__Given exercise__. Return every line of the material exactly.

__Given information__.

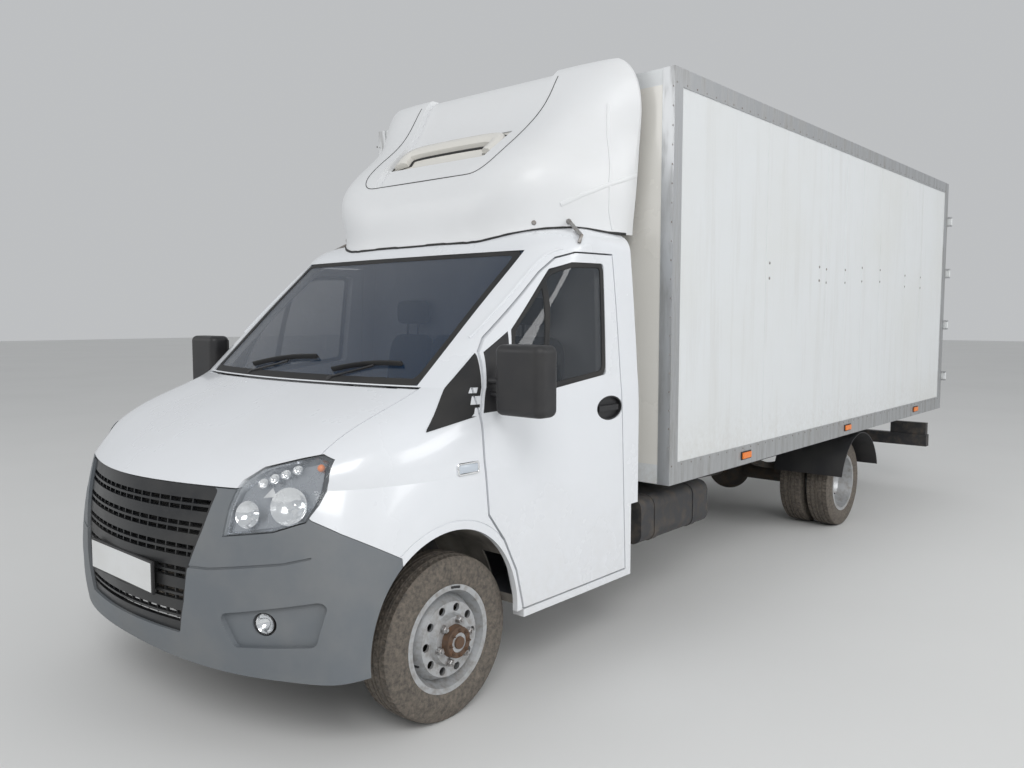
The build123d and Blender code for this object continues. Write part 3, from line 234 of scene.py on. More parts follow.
def panel_skin(name, color):
    """The box's clad sides: fine horizontal ripples, soft bulges and faint grime streaks."""
    shader = Shader(name, color, roughness=0.42)
    shader.bump(shader.noise(0.02, detail=3, stretch=(0.06, 0.06, 1.0)), strength=0.22, distance=0.0012)
    shader.bump(shader.noise(0.5, detail=2, stretch=(1.0, 1.4, 0.3)), strength=0.35, distance=0.02)
    streak = shader.patches(0.09, 0.5, 0.78, detail=8, roughness=0.7, stretch=(1, 1, 0.08))
    shader.tint(streak, (0.5, 0.48, 0.44), 0.32)
    mask = shader.patches(0.8, 0.4, 0.7, detail=5)
    shader.tint(mask, shaded(color, 0.94, 0.93, 0.9), 0.7)
    shader.rough(mask, 0.36, 0.5)
    film = shader.times(shader.height(*PANEL_DUST), shader.patches(0.03, 0.4, 0.75, detail=8, roughness=0.7))
    shader.tint(film, (0.42, 0.38, 0.32), 0.4)
    return shader.material


def tyre_rubber(name, color):
    """Worn tyre rubber under dry brown dust."""
    shader = Shader(name, color, roughness=0.85)
    shader.tint(shader.patches(0.02, 0.3, 0.68, detail=10, roughness=0.75), (0.25, 0.21, 0.17), 0.75)
    shader.bump(shader.noise(0.004, detail=4), strength=0.4, distance=0.0008)
    return shader.material


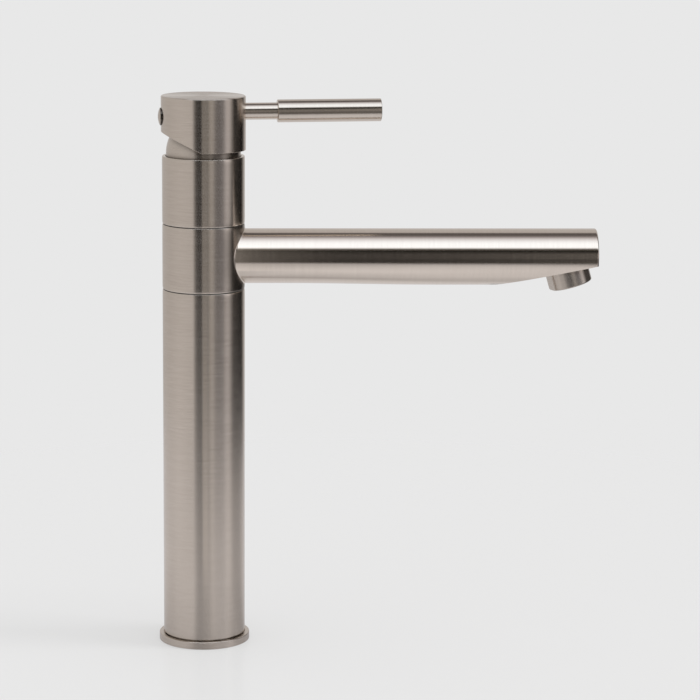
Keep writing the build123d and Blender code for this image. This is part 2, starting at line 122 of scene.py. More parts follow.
def round_rim(blank, radius, height, fillet, segments=5):
    """Rounds the edge that runs round a blank at one radius and height."""
    rim = [
        edge for edge in blank.edges if all(on_ring(vert, radius, height) for vert in edge.verts)
    ]
    round_edges(blank, rim, fillet, segments)


def soft_shoulder(radius, end, inwards):
    """The last millimetres of a tube's outside before its end, worn slightly round by the brushing
    belt: points of (radius, height) from the tube's wall to its end. Inwards is 1 or -1, the way
    from the end into the tube."""
    worn = ((3.0, 0.0), (1.6, 0.02), (0.8, 0.06), (0.3, 0.13), (0.0, 0.25))
    return [(radius - lost, end + inwards * along) for along, lost in worn]


def finish_piece(blank, name, material, edge=0.12):
    """Makes the object, with its sharp edges just broken as a polishing wheel leaves them."""
    mesh = bpy.data.meshes.new(name)
    blank.to_mesh(mesh)
    blank.free()
    mesh.shade_smooth()
    mesh.materials.append(material)
    piece = bpy.data.objects.new(name, mesh)
    bpy.context.scene.collection.objects.link(piece)
    if edge > 0:
        broken_edge = piece.modifiers.new("broken_edge", "BEVEL")
        broken_edge.width = edge * MM
        broken_edge.segments = 3
        broken_edge.limit_method = "ANGLE"
        broken_edge.angle_limit = sharp_angle
        broken_edge.use_clamp_overlap = False
        broken_edge.harden_normals = True
    else:
        mesh.set_sharp_from_angle(angle=sharp_angle)
    even_shading = piece.modifiers.new("even_shading", "WEIGHTED_NORMAL")
    even_shading.weight = 100
    even_shading.keep_sharp = True
    return piece


def dress(node_name, material):
    """Gives a solid of the frame its finish."""
    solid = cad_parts[node_name]
    solid.data.materials.clear()
    solid.data.materials.append(material)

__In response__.
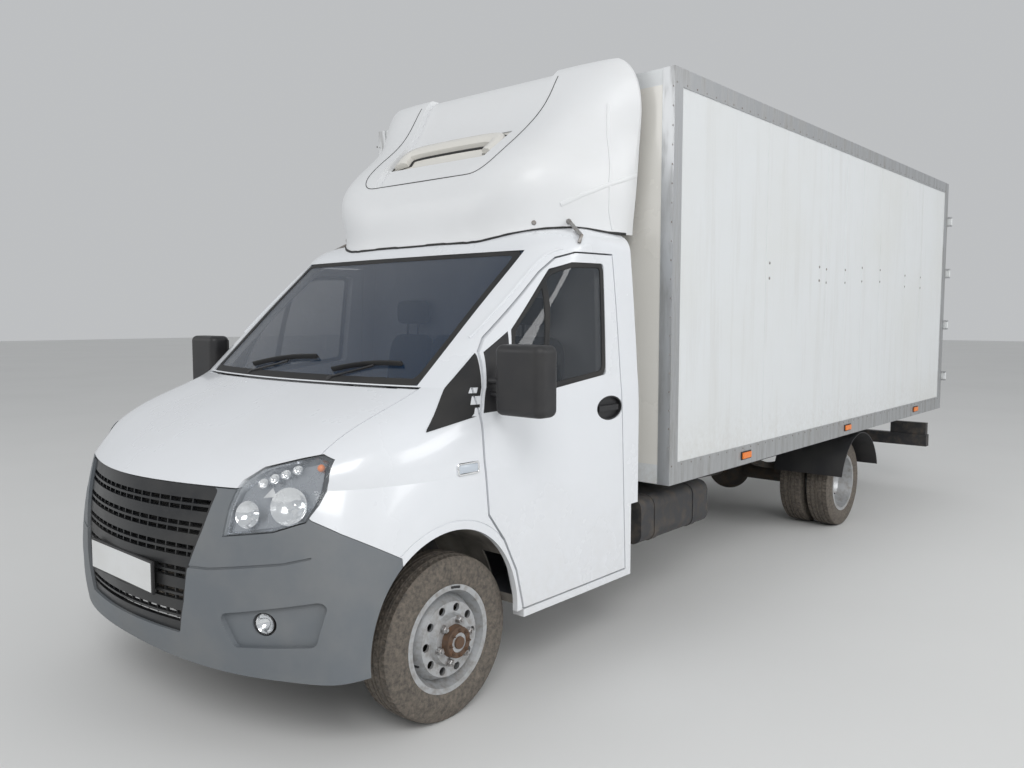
The build123d and Blender code for this object continues. Write part 3, from line 234 of scene.py on. More parts follow.
def panel_skin(name, color):
    """The box's clad sides: fine horizontal ripples, soft bulges and faint grime streaks."""
    shader = Shader(name, color, roughness=0.42)
    shader.bump(shader.noise(0.02, detail=3, stretch=(0.06, 0.06, 1.0)), strength=0.22, distance=0.0012)
    shader.bump(shader.noise(0.5, detail=2, stretch=(1.0, 1.4, 0.3)), strength=0.35, distance=0.02)
    streak = shader.patches(0.09, 0.5, 0.78, detail=8, roughness=0.7, stretch=(1, 1, 0.08))
    shader.tint(streak, (0.5, 0.48, 0.44), 0.32)
    mask = shader.patches(0.8, 0.4, 0.7, detail=5)
    shader.tint(mask, shaded(color, 0.94, 0.93, 0.9), 0.7)
    shader.rough(mask, 0.36, 0.5)
    film = shader.times(shader.height(*PANEL_DUST), shader.patches(0.03, 0.4, 0.75, detail=8, roughness=0.7))
    shader.tint(film, (0.42, 0.38, 0.32), 0.4)
    return shader.material


def tyre_rubber(name, color):
    """Worn tyre rubber under dry brown dust."""
    shader = Shader(name, color, roughness=0.85)
    shader.tint(shader.patches(0.02, 0.3, 0.68, detail=10, roughness=0.75), (0.25, 0.21, 0.17), 0.75)
    shader.bump(shader.noise(0.004, detail=4), strength=0.4, distance=0.0008)
    return shader.material


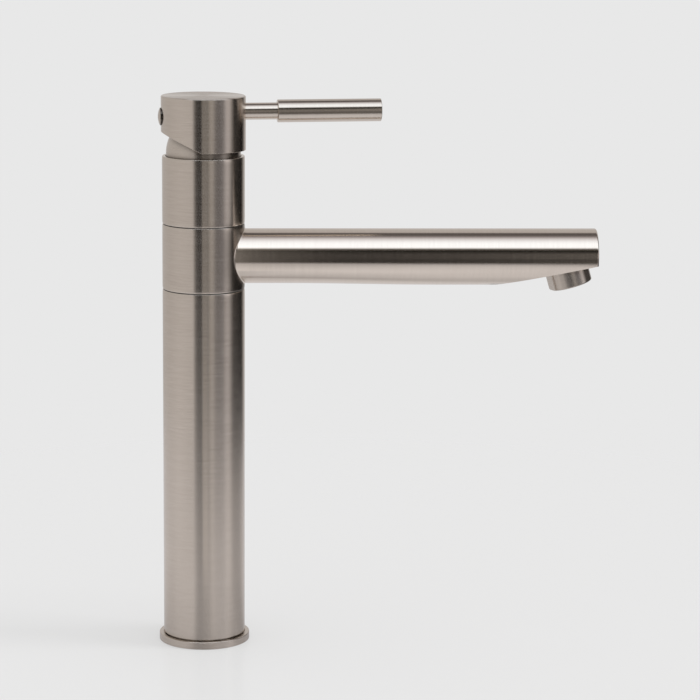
Keep writing the build123d and Blender code for this image. This is part 2, starting at line 122 of scene.py. More parts follow.
def round_rim(blank, radius, height, fillet, segments=5):
    """Rounds the edge that runs round a blank at one radius and height."""
    rim = [
        edge for edge in blank.edges if all(on_ring(vert, radius, height) for vert in edge.verts)
    ]
    round_edges(blank, rim, fillet, segments)


def soft_shoulder(radius, end, inwards):
    """The last millimetres of a tube's outside before its end, worn slightly round by the brushing
    belt: points of (radius, height) from the tube's wall to its end. Inwards is 1 or -1, the way
    from the end into the tube."""
    worn = ((3.0, 0.0), (1.6, 0.02), (0.8, 0.06), (0.3, 0.13), (0.0, 0.25))
    return [(radius - lost, end + inwards * along) for along, lost in worn]


def finish_piece(blank, name, material, edge=0.12):
    """Makes the object, with its sharp edges just broken as a polishing wheel leaves them."""
    mesh = bpy.data.meshes.new(name)
    blank.to_mesh(mesh)
    blank.free()
    mesh.shade_smooth()
    mesh.materials.append(material)
    piece = bpy.data.objects.new(name, mesh)
    bpy.context.scene.collection.objects.link(piece)
    if edge > 0:
        broken_edge = piece.modifiers.new("broken_edge", "BEVEL")
        broken_edge.width = edge * MM
        broken_edge.segments = 3
        broken_edge.limit_method = "ANGLE"
        broken_edge.angle_limit = sharp_angle
        broken_edge.use_clamp_overlap = False
        broken_edge.harden_normals = True
    else:
        mesh.set_sharp_from_angle(angle=sharp_angle)
    even_shading = piece.modifiers.new("even_shading", "WEIGHTED_NORMAL")
    even_shading.weight = 100
    even_shading.keep_sharp = True
    return piece


def dress(node_name, material):
    """Gives a solid of the frame its finish."""
    solid = cad_parts[node_name]
    solid.data.materials.clear()
    solid.data.materials.append(material)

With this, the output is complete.